# S3 9.3a, WinMFS, and 750GB DB35 drive



## jerrymc (Sep 17, 2001)

I'm trying to take a backup image of my S3 running 9.3a with WinMFS. When I restore the image (also using WinMFS) to a new DB35 750GB drive I get a reboot loop. It goes all the way to the "Almost there..." screen before looping. There were no errors or unusual messages in the backup and restore process. I'm using the latest release of WinMFS (Beta 8).

Is there some basic incompatibility here? I'm a 7 year upgrade veteran in Series 1 and 2, and I've been meticulous in this process. I also tried a previously verified 9.2a image and I get the same reboot loop. Should I ditch WinMFS and go back to the MFSLive CD?

Thanks,
Jerry


----------



## dwit (May 5, 2004)

Did you scan the drive with Sea Tools for errors?

Do you happen to have another drive laying around to see if it will take the image and successfully boot?

Why don't you try the Linux cd method as a way of checking?


----------



## jerrymc (Sep 17, 2001)

Yep, tried multiple drives, all new, and all scanned for errors before restoring. Going to try the boot CD next. I got the image backup, but then had to put the Tivo back together so She Who Must Be Obeyed could enjoy some TV time. I'll test the backup tomorrow.

-Jerry


----------



## jerrymc (Sep 17, 2001)

I switched to using MFSLive boot CD version 1.3b, and now at least the new disk gets through startup. However, I wouldn't call it stable. Once changing channels, it rebooted. And when I tried to set up an external drive, it rebooted twice and never set up the esata.

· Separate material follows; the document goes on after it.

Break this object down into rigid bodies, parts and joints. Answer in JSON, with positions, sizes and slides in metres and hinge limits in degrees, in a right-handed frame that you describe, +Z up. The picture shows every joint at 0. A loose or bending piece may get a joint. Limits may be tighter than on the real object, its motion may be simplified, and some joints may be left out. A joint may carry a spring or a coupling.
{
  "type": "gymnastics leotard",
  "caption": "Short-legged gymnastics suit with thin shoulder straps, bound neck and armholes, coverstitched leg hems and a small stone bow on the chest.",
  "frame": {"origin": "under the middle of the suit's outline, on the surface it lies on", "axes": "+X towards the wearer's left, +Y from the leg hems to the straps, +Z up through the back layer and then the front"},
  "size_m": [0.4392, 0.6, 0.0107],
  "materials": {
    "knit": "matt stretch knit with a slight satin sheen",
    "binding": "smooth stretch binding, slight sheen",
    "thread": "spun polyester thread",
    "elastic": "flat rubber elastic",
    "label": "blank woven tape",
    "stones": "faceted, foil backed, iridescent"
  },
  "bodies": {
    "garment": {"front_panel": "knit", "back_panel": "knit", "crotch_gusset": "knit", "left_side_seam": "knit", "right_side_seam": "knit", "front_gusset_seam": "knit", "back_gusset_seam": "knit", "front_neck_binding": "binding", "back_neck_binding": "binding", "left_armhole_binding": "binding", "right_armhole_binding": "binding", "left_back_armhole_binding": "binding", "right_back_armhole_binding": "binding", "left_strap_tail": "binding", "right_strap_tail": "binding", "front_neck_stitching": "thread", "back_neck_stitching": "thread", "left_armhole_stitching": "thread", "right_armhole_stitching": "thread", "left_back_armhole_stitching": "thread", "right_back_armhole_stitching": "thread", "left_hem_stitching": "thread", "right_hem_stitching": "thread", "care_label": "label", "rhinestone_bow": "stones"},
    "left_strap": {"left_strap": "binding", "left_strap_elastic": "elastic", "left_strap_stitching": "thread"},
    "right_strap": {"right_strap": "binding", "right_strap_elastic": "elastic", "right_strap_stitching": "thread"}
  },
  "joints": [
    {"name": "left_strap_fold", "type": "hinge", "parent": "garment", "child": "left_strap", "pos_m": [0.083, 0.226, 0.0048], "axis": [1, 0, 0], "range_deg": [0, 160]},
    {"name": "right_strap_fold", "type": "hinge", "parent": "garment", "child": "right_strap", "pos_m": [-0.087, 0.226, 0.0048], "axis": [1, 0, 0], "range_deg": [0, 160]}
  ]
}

This was with a DB35 750GB drive, brand new and tested good. Version 9.3a on a Series 3. The restore was performed with -e and -x. Next, I'm going to try without expanding (ie, 250GB).

-Jerry


----------



## jerrymc (Sep 17, 2001)

Finally got a chance to play with this some more. Using MFSLive boot CD version 1.3b to restore a 9.3a image (no expansion) worked for me. No instability issues when I added and removed external storage. Not sure why the expanded version should have problems. I'm going to try it again with the fully expanded 750GB internal, but this time I'm going to try clearing the program data and ToDo list before trying to add the external storage.

-Jerry


----------